The mechanics were blunt: money, airtime, and a single issue that could be simplified into loyalty. Trump publicly urged that every senator who voted against his redistricting plan should be “primaried,” and Trump-aligned dark money groups spent more than $7 million on television ads in Indiana during the earlier phase of the fight, according to the Guardian. Jim Buck, a senator from Kokomo, lost after 18 years in office and told NPR that more than $1 million was spent against him in his race alone; one ad labelled him “old, pathetic, liberal.”
The policy dispute underneath the purge was not about whether Republicans would hold Indiana—Republicans already control seven of the state’s nine congressional districts—but about which voters get packed or split. Trump’s plan sought to break up Indiana’s first and seventh congressional districts, which represent Indianapolis and Gary, areas that tend to elect Democrats. When Republican legislators allied with Democrats to block that effort in a December vote, they created a rare instance where internal party incentives cut against the national project of engineering safer seats.
The primary results show how map politics travels through party structures rather than general elections. Democratic advertisers accounted for less than 1% of the $25.5 million spent on ads in Indiana’s 2026 primary contest, the Guardian reports, meaning the decisive persuasion was aimed almost entirely at Republican voters. Half of Indiana’s 50 state Senate seats and all 100 state House seats are up for election in 2026, but the immediate battlefield was the small slice of voters who show up in primaries and can be reached repeatedly with negative messaging.
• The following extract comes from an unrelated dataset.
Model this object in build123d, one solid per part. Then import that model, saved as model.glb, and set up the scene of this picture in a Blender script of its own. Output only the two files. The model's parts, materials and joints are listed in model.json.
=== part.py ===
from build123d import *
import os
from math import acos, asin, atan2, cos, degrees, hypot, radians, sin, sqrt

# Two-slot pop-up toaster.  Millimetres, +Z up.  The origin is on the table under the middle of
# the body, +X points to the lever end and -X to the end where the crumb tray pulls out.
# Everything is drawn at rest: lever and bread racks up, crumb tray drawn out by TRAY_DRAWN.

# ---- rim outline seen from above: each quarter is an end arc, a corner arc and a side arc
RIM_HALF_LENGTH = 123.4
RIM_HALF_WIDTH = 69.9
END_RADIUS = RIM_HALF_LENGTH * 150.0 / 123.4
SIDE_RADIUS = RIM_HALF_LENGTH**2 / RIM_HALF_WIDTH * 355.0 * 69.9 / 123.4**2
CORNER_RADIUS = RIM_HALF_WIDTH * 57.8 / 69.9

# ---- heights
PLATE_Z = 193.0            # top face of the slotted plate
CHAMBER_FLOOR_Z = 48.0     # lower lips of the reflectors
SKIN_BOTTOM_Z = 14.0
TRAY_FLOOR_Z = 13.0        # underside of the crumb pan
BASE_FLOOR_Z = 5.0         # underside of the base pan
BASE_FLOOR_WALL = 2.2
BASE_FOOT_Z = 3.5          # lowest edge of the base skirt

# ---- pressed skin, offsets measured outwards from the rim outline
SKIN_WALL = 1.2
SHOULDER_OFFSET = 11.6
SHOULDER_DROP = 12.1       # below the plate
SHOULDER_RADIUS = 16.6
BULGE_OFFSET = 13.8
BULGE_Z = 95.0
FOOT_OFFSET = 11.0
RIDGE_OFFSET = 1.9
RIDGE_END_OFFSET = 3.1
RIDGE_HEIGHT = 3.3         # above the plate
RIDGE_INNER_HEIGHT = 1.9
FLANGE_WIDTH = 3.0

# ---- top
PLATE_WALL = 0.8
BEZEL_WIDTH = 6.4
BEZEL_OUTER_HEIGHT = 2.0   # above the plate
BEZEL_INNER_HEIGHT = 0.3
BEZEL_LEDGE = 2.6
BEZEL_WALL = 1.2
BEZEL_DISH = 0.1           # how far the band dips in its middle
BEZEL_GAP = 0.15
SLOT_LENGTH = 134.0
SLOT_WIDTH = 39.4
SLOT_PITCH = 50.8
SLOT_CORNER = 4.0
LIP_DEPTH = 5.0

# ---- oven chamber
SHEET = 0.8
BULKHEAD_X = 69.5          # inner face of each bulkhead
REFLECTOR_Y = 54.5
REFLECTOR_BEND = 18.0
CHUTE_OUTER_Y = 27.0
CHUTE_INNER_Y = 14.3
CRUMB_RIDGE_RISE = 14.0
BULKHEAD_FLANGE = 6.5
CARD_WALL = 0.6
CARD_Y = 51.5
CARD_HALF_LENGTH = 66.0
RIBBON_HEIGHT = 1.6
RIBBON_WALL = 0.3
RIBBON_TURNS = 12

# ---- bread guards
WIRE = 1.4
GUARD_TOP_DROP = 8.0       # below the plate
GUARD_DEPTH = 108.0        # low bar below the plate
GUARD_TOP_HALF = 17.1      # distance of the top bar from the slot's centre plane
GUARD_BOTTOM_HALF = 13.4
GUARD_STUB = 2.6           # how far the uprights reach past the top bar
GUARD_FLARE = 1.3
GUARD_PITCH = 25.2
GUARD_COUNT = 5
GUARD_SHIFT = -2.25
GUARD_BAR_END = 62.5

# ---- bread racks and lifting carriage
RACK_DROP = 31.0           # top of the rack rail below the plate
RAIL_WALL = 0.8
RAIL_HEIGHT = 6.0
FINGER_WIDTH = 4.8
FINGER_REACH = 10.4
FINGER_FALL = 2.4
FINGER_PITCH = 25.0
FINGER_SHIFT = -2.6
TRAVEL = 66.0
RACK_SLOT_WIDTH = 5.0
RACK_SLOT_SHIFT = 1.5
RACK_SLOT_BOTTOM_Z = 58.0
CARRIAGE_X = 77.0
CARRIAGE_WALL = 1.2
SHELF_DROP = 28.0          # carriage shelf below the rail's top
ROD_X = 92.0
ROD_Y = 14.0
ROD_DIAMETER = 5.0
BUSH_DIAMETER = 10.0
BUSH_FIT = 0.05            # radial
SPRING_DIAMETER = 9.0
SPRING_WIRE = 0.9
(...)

Indiana is not an outlier in the broader redistricting arms race. The Guardian notes that lawmakers in Texas, Missouri, North Carolina and Ohio have passed measures designed to boost Republican control, while Democrats have redrawn maps in California; Alabama and Tennessee have discussed special sessions after a recent Supreme Court ruling. The common pattern is that representation is being negotiated through procedural windows—court decisions, special sessions, internal caucus pressure—where the public mostly encounters the outcome as a finished map.
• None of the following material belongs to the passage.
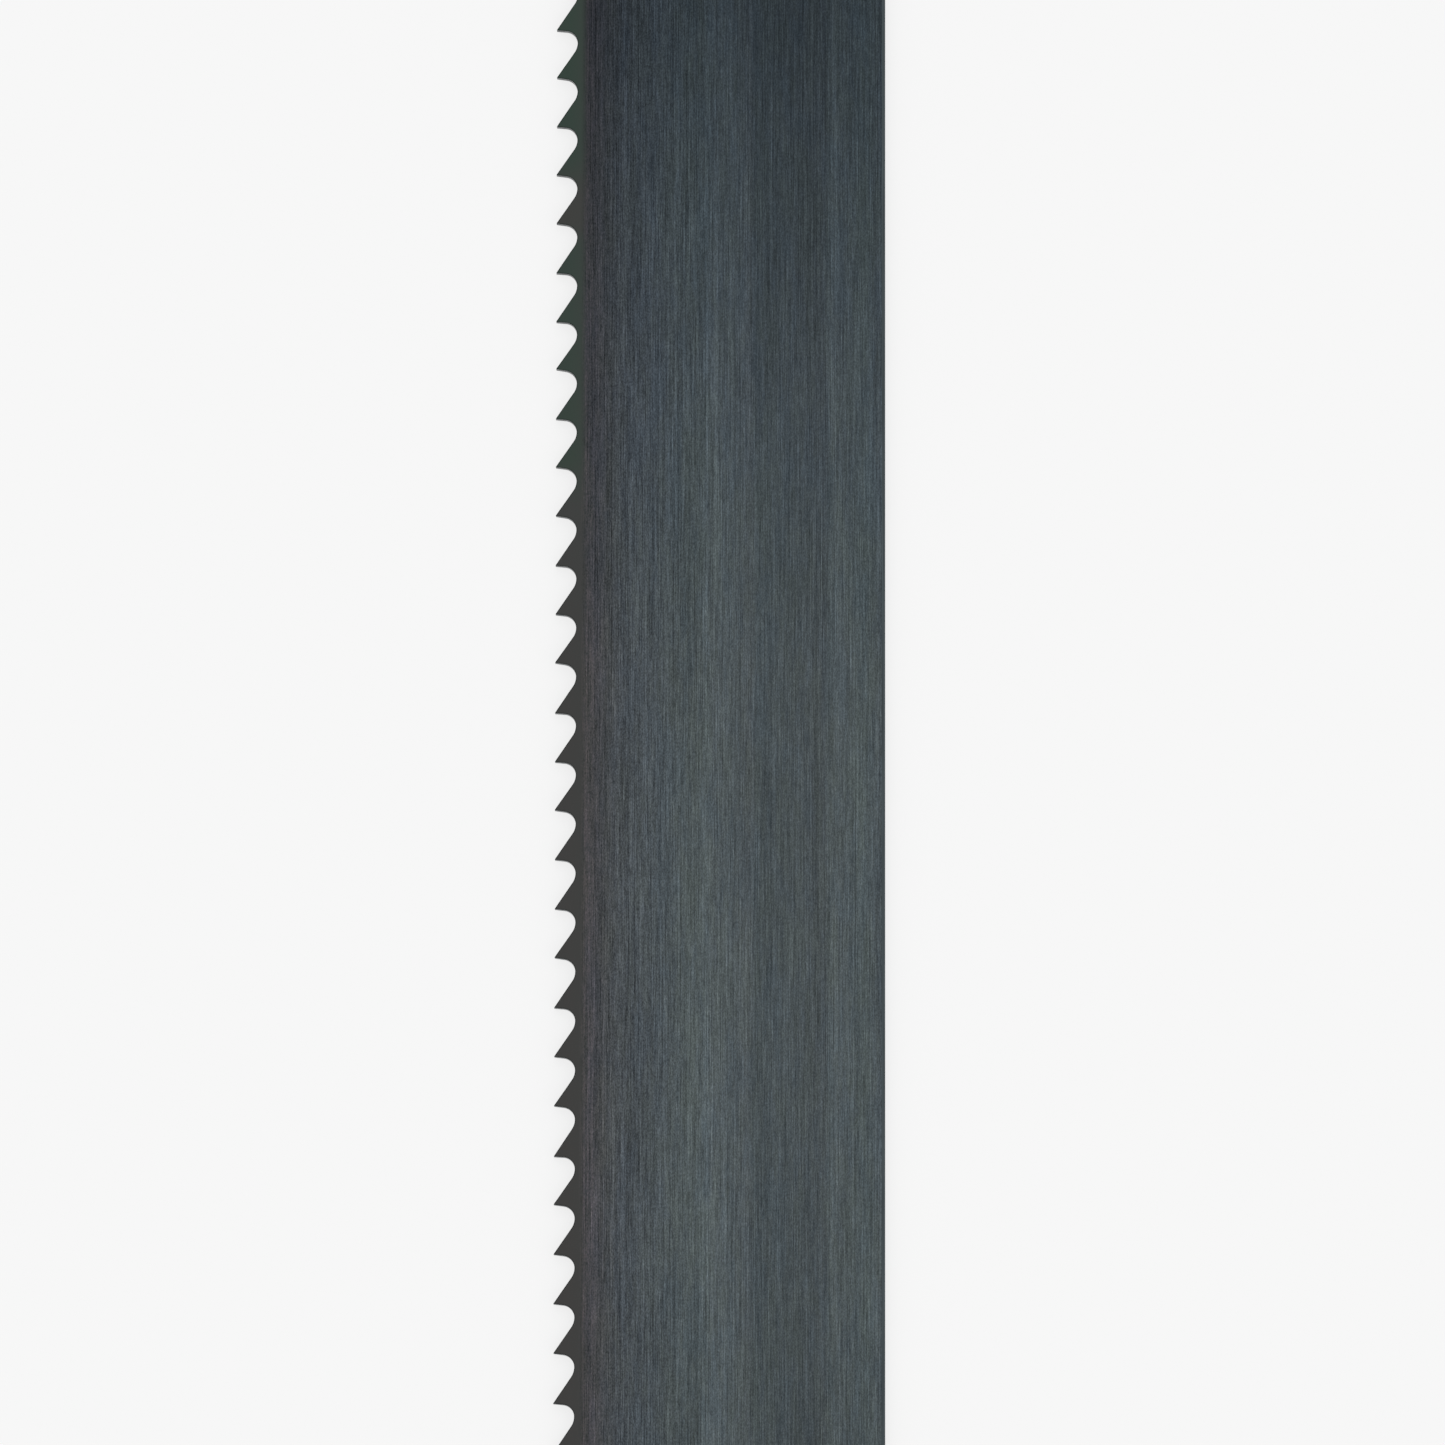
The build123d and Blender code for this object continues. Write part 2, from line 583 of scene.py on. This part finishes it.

In the final days before voting, Trump told Truth Social followers to back a “true Maga Warrior” and linked to polling locations through a party campaign engine called “Swamp the Vote,” the Guardian reports. Several long-serving senators are now out, and Indiana’s overall partisan balance is expected to look much the same.
The state’s congressional lines were not redrawn on Tuesday. But five incumbents who voted the wrong way on a map did lose their jobs.